— START Collected data —

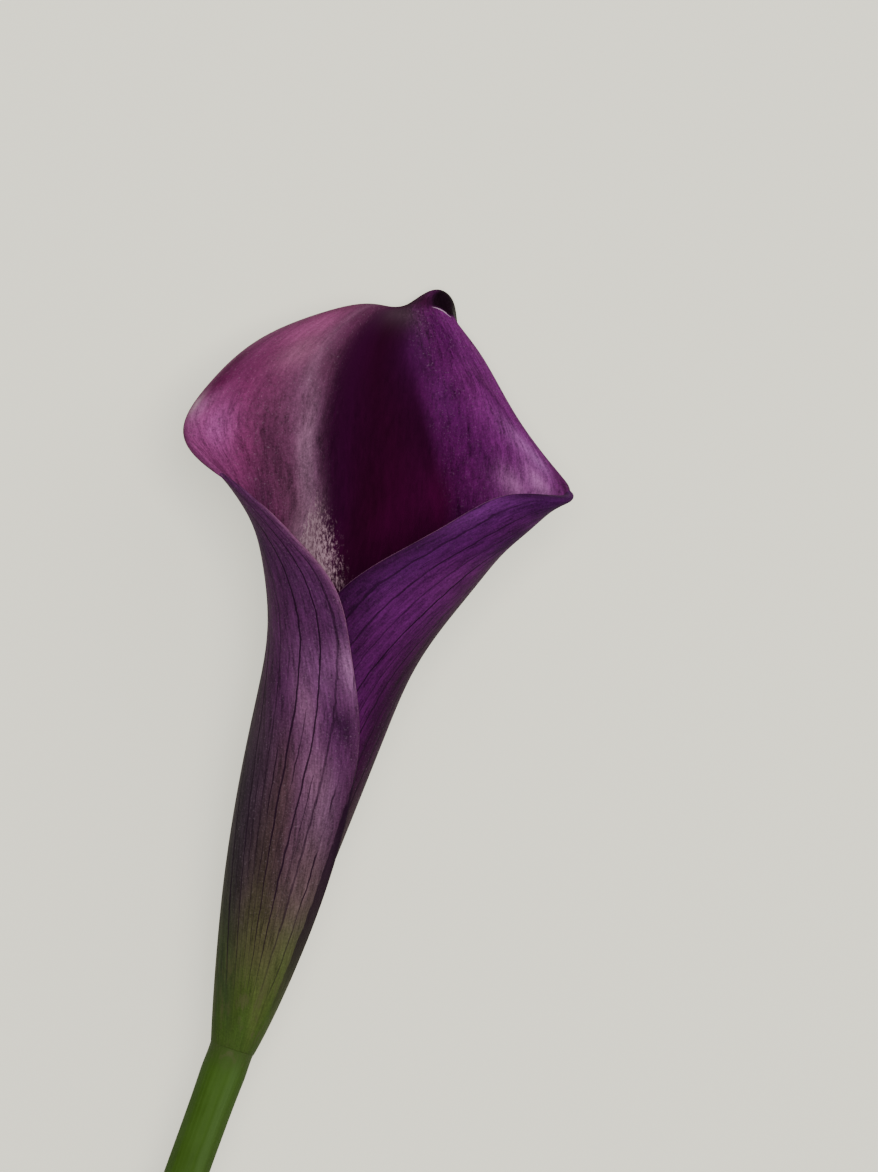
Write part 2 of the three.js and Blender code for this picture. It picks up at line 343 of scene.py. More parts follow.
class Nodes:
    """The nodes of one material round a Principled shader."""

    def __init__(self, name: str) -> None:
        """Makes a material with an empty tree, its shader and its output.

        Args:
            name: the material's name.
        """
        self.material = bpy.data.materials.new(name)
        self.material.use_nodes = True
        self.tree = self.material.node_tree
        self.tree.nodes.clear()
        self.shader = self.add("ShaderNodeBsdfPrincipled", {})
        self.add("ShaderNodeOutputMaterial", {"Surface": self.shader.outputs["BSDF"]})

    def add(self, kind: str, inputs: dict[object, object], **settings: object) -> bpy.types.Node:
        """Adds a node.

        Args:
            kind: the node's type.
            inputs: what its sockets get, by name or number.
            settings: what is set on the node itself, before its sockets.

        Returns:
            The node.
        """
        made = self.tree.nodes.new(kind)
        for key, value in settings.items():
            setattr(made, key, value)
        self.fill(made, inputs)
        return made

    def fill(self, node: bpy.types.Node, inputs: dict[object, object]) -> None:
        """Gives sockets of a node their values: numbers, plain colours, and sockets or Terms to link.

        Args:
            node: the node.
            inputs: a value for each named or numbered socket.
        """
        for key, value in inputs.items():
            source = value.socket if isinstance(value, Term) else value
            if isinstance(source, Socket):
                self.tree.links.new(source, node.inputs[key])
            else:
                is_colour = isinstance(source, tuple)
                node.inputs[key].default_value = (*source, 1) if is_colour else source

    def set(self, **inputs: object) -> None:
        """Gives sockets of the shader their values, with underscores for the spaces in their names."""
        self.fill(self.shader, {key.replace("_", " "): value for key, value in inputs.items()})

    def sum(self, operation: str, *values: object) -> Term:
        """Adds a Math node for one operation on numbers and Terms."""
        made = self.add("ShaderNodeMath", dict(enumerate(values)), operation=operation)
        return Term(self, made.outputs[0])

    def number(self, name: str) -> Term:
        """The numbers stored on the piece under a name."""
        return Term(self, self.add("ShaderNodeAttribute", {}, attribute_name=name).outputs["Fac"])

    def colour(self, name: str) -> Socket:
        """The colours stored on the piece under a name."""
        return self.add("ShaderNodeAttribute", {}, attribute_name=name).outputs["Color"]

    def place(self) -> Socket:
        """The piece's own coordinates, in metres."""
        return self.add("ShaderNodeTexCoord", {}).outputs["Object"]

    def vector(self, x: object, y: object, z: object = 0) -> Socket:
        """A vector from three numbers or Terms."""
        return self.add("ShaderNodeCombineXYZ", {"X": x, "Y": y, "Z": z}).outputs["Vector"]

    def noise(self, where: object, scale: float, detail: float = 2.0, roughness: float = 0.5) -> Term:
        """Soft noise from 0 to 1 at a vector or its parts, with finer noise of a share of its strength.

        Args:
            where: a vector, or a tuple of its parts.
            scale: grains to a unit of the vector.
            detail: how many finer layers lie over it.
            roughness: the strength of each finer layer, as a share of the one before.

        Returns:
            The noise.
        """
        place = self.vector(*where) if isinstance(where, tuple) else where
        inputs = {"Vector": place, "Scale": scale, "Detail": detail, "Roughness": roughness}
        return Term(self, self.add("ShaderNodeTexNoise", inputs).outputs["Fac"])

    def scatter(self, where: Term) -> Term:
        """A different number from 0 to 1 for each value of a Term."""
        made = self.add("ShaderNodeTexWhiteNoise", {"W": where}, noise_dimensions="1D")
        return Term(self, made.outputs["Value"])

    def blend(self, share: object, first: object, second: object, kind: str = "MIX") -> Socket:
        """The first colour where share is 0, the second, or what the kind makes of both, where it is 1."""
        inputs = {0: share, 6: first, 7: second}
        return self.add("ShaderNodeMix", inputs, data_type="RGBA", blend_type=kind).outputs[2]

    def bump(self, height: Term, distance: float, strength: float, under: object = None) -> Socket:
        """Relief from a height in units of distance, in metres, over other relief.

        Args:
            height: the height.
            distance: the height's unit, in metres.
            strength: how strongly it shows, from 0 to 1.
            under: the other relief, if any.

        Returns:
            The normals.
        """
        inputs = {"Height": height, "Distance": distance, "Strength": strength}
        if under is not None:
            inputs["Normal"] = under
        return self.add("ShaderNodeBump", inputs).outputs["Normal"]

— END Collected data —

Given task
Extract the full listing above without alteration.

Written reply
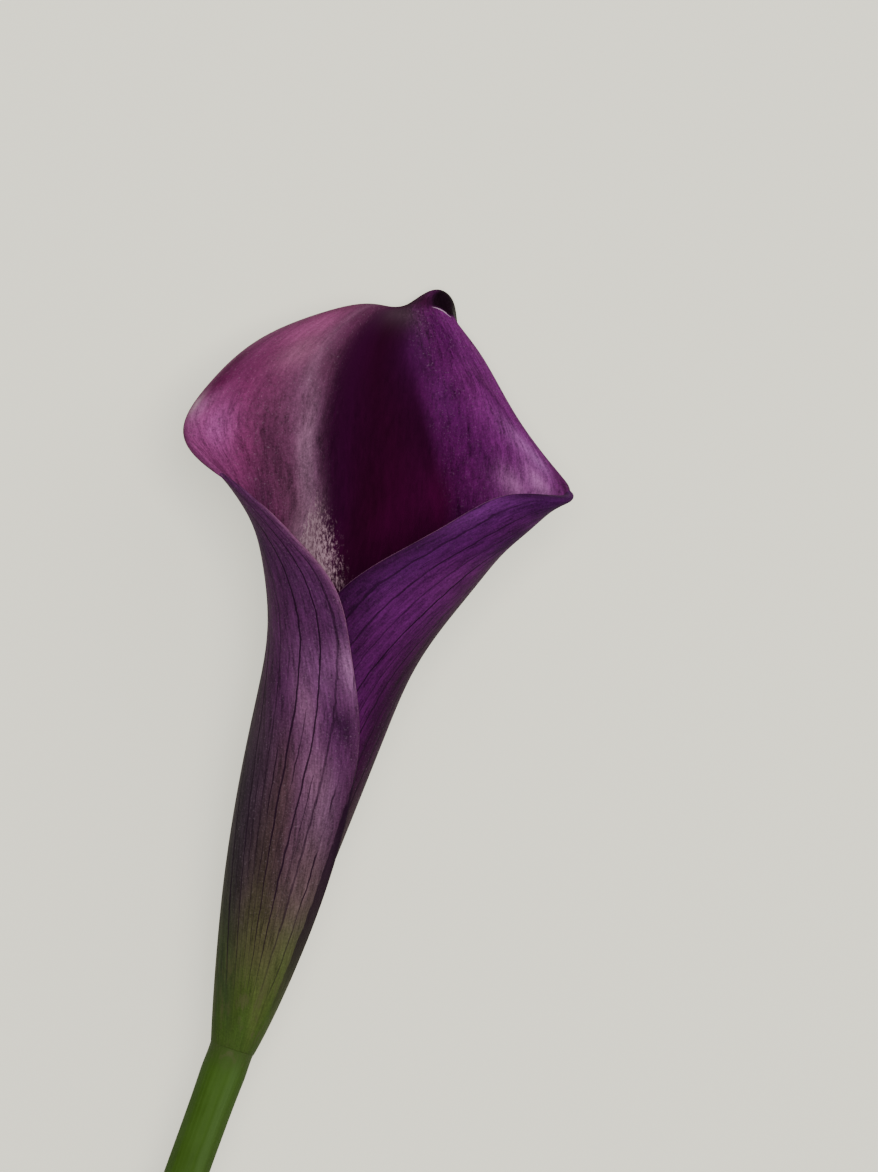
Write part 2 of the three.js and Blender code for this picture. It picks up at line 343 of scene.py. More parts follow.
class Nodes:
    """The nodes of one material round a Principled shader."""

    def __init__(self, name: str) -> None:
        """Makes a material with an empty tree, its shader and its output.

        Args:
            name: the material's name.
        """
        self.material = bpy.data.materials.new(name)
        self.material.use_nodes = True
        self.tree = self.material.node_tree
        self.tree.nodes.clear()
        self.shader = self.add("ShaderNodeBsdfPrincipled", {})
        self.add("ShaderNodeOutputMaterial", {"Surface": self.shader.outputs["BSDF"]})

    def add(self, kind: str, inputs: dict[object, object], **settings: object) -> bpy.types.Node:
        """Adds a node.

        Args:
            kind: the node's type.
            inputs: what its sockets get, by name or number.
            settings: what is set on the node itself, before its sockets.

        Returns:
            The node.
        """
        made = self.tree.nodes.new(kind)
        for key, value in settings.items():
            setattr(made, key, value)
        self.fill(made, inputs)
        return made

    def fill(self, node: bpy.types.Node, inputs: dict[object, object]) -> None:
        """Gives sockets of a node their values: numbers, plain colours, and sockets or Terms to link.

        Args:
            node: the node.
            inputs: a value for each named or numbered socket.
        """
        for key, value in inputs.items():
            source = value.socket if isinstance(value, Term) else value
            if isinstance(source, Socket):
                self.tree.links.new(source, node.inputs[key])
            else:
                is_colour = isinstance(source, tuple)
                node.inputs[key].default_value = (*source, 1) if is_colour else source

    def set(self, **inputs: object) -> None:
        """Gives sockets of the shader their values, with underscores for the spaces in their names."""
        self.fill(self.shader, {key.replace("_", " "): value for key, value in inputs.items()})

    def sum(self, operation: str, *values: object) -> Term:
        """Adds a Math node for one operation on numbers and Terms."""
        made = self.add("ShaderNodeMath", dict(enumerate(values)), operation=operation)
        return Term(self, made.outputs[0])

    def number(self, name: str) -> Term:
        """The numbers stored on the piece under a name."""
        return Term(self, self.add("ShaderNodeAttribute", {}, attribute_name=name).outputs["Fac"])

    def colour(self, name: str) -> Socket:
        """The colours stored on the piece under a name."""
        return self.add("ShaderNodeAttribute", {}, attribute_name=name).outputs["Color"]

    def place(self) -> Socket:
        """The piece's own coordinates, in metres."""
        return self.add("ShaderNodeTexCoord", {}).outputs["Object"]

    def vector(self, x: object, y: object, z: object = 0) -> Socket:
        """A vector from three numbers or Terms."""
        return self.add("ShaderNodeCombineXYZ", {"X": x, "Y": y, "Z": z}).outputs["Vector"]

    def noise(self, where: object, scale: float, detail: float = 2.0, roughness: float = 0.5) -> Term:
        """Soft noise from 0 to 1 at a vector or its parts, with finer noise of a share of its strength.

        Args:
            where: a vector, or a tuple of its parts.
            scale: grains to a unit of the vector.
            detail: how many finer layers lie over it.
            roughness: the strength of each finer layer, as a share of the one before.

        Returns:
            The noise.
        """
        place = self.vector(*where) if isinstance(where, tuple) else where
        inputs = {"Vector": place, "Scale": scale, "Detail": detail, "Roughness": roughness}
        return Term(self, self.add("ShaderNodeTexNoise", inputs).outputs["Fac"])

    def scatter(self, where: Term) -> Term:
        """A different number from 0 to 1 for each value of a Term."""
        made = self.add("ShaderNodeTexWhiteNoise", {"W": where}, noise_dimensions="1D")
        return Term(self, made.outputs["Value"])

    def blend(self, share: object, first: object, second: object, kind: str = "MIX") -> Socket:
        """The first colour where share is 0, the second, or what the kind makes of both, where it is 1."""
        inputs = {0: share, 6: first, 7: second}
        return self.add("ShaderNodeMix", inputs, data_type="RGBA", blend_type=kind).outputs[2]

    def bump(self, height: Term, distance: float, strength: float, under: object = None) -> Socket:
        """Relief from a height in units of distance, in metres, over other relief.

        Args:
            height: the height.
            distance: the height's unit, in metres.
            strength: how strongly it shows, from 0 to 1.
            under: the other relief, if any.

        Returns:
            The normals.
        """
        inputs = {"Height": height, "Distance": distance, "Strength": strength}
        if under is not None:
            inputs["Normal"] = under
        return self.add("ShaderNodeBump", inputs).outputs["Normal"]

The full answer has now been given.